## Task
Return only the lines between the line holding "Turn this picture" and the line holding "rows.map((row) => Object.fromEntries(names.map((name, i)", the two boundary lines included, exactly as they appear.

═════ Source material ═════

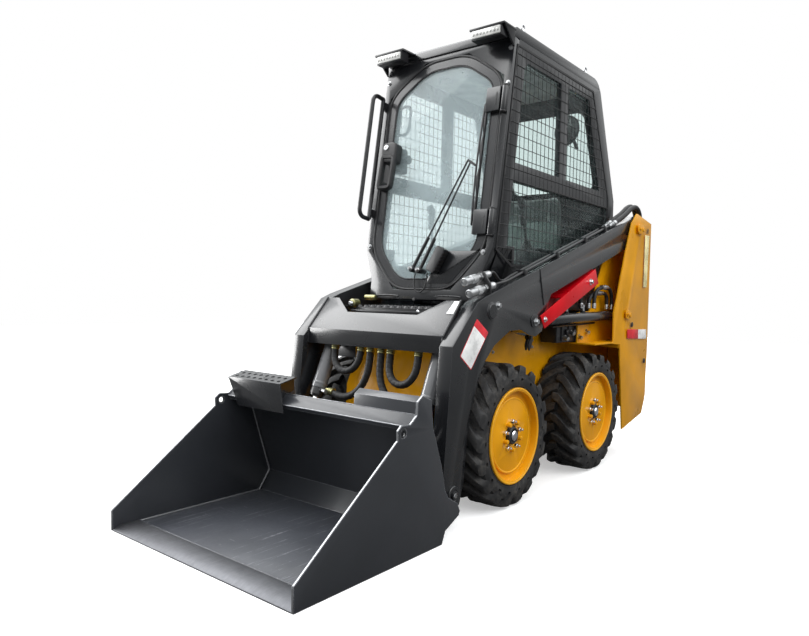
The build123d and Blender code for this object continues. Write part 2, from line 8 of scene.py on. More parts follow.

═════
═════ Source material ═════

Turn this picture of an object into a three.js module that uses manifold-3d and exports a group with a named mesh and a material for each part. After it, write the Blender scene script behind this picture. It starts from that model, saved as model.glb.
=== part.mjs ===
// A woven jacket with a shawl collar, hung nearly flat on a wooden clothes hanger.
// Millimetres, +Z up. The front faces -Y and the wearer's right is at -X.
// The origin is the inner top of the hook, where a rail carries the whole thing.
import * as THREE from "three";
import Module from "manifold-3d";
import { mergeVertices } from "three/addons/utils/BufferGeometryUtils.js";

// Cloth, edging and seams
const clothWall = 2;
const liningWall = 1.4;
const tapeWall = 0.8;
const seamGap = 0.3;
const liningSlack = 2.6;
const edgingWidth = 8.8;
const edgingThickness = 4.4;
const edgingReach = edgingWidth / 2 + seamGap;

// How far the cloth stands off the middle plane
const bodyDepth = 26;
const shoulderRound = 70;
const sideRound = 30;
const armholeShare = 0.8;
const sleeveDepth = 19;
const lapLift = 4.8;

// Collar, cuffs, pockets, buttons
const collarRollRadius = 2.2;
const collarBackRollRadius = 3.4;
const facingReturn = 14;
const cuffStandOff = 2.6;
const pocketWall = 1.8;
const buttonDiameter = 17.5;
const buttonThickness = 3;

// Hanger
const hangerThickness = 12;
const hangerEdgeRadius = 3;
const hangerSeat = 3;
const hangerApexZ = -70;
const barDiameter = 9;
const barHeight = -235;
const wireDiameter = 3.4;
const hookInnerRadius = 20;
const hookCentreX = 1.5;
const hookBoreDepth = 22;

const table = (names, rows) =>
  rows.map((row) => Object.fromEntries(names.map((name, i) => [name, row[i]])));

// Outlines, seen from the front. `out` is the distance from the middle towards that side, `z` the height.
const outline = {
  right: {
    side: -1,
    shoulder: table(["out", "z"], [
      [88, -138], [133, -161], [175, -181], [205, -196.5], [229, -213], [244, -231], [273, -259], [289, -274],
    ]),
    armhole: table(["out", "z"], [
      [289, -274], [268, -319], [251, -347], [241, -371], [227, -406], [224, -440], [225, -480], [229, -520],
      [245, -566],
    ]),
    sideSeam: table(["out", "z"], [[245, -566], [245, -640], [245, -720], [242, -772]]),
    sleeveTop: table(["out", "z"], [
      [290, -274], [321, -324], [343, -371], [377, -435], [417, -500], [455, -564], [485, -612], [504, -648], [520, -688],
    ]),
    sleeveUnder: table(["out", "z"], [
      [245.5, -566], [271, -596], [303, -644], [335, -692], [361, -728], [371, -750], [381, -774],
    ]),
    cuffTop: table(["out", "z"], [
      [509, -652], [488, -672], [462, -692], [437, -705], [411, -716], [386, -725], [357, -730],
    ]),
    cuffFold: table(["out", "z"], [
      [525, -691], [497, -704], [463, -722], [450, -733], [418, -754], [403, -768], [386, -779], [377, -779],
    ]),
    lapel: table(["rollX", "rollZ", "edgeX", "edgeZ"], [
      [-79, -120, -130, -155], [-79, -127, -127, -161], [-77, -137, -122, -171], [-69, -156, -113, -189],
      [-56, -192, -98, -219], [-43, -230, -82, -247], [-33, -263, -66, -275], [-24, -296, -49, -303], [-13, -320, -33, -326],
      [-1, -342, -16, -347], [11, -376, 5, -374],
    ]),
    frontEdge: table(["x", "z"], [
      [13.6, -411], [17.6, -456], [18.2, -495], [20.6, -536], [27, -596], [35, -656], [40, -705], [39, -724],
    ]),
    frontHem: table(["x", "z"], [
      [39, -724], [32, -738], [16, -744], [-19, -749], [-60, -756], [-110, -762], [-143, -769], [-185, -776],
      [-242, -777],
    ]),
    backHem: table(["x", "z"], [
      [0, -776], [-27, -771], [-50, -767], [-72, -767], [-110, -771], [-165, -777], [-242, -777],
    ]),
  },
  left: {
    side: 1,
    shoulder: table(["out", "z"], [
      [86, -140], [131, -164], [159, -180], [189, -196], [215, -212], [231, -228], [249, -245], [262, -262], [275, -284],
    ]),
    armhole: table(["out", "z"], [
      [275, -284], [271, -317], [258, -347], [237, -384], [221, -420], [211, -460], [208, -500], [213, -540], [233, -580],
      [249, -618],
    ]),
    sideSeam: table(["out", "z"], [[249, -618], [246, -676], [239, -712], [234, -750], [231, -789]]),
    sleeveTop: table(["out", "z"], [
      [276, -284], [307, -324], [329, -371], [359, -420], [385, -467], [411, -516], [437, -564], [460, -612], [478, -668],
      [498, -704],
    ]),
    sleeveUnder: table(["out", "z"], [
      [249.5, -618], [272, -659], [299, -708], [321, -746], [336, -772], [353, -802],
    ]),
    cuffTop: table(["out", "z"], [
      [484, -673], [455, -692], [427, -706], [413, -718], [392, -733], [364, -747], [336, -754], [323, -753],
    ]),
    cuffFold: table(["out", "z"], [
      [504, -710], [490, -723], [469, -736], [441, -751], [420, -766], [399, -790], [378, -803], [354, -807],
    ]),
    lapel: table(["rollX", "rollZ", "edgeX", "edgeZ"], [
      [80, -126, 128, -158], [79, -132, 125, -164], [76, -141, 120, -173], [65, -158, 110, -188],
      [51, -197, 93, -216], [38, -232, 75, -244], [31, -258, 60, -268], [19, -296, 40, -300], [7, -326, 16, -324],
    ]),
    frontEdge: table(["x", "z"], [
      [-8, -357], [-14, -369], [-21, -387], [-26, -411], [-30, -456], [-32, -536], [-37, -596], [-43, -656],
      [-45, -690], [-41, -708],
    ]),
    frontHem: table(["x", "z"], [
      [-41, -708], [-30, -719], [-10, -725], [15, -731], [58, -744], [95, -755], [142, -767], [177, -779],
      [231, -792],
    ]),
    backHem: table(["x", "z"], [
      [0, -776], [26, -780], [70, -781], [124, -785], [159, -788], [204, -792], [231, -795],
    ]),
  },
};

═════

## Solution
Turn this picture of an object into a three.js module that uses manifold-3d and exports a group with a named mesh and a material for each part. After it, write the Blender scene script behind this picture. It starts from that model, saved as model.glb.
=== part.mjs ===
// A woven jacket with a shawl collar, hung nearly flat on a wooden clothes hanger.
// Millimetres, +Z up. The front faces -Y and the wearer's right is at -X.
// The origin is the inner top of the hook, where a rail carries the whole thing.
import * as THREE from "three";
import Module from "manifold-3d";
import { mergeVertices } from "three/addons/utils/BufferGeometryUtils.js";

// Cloth, edging and seams
const clothWall = 2;
const liningWall = 1.4;
const tapeWall = 0.8;
const seamGap = 0.3;
const liningSlack = 2.6;
const edgingWidth = 8.8;
const edgingThickness = 4.4;
const edgingReach = edgingWidth / 2 + seamGap;

// How far the cloth stands off the middle plane
const bodyDepth = 26;
const shoulderRound = 70;
const sideRound = 30;
const armholeShare = 0.8;
const sleeveDepth = 19;
const lapLift = 4.8;

// Collar, cuffs, pockets, buttons
const collarRollRadius = 2.2;
const collarBackRollRadius = 3.4;
const facingReturn = 14;
const cuffStandOff = 2.6;
const pocketWall = 1.8;
const buttonDiameter = 17.5;
const buttonThickness = 3;

// Hanger
const hangerThickness = 12;
const hangerEdgeRadius = 3;
const hangerSeat = 3;
const hangerApexZ = -70;
const barDiameter = 9;
const barHeight = -235;
const wireDiameter = 3.4;
const hookInnerRadius = 20;
const hookCentreX = 1.5;
const hookBoreDepth = 22;

const table = (names, rows) =>
  rows.map((row) => Object.fromEntries(names.map((name, i) => [name, row[i]])));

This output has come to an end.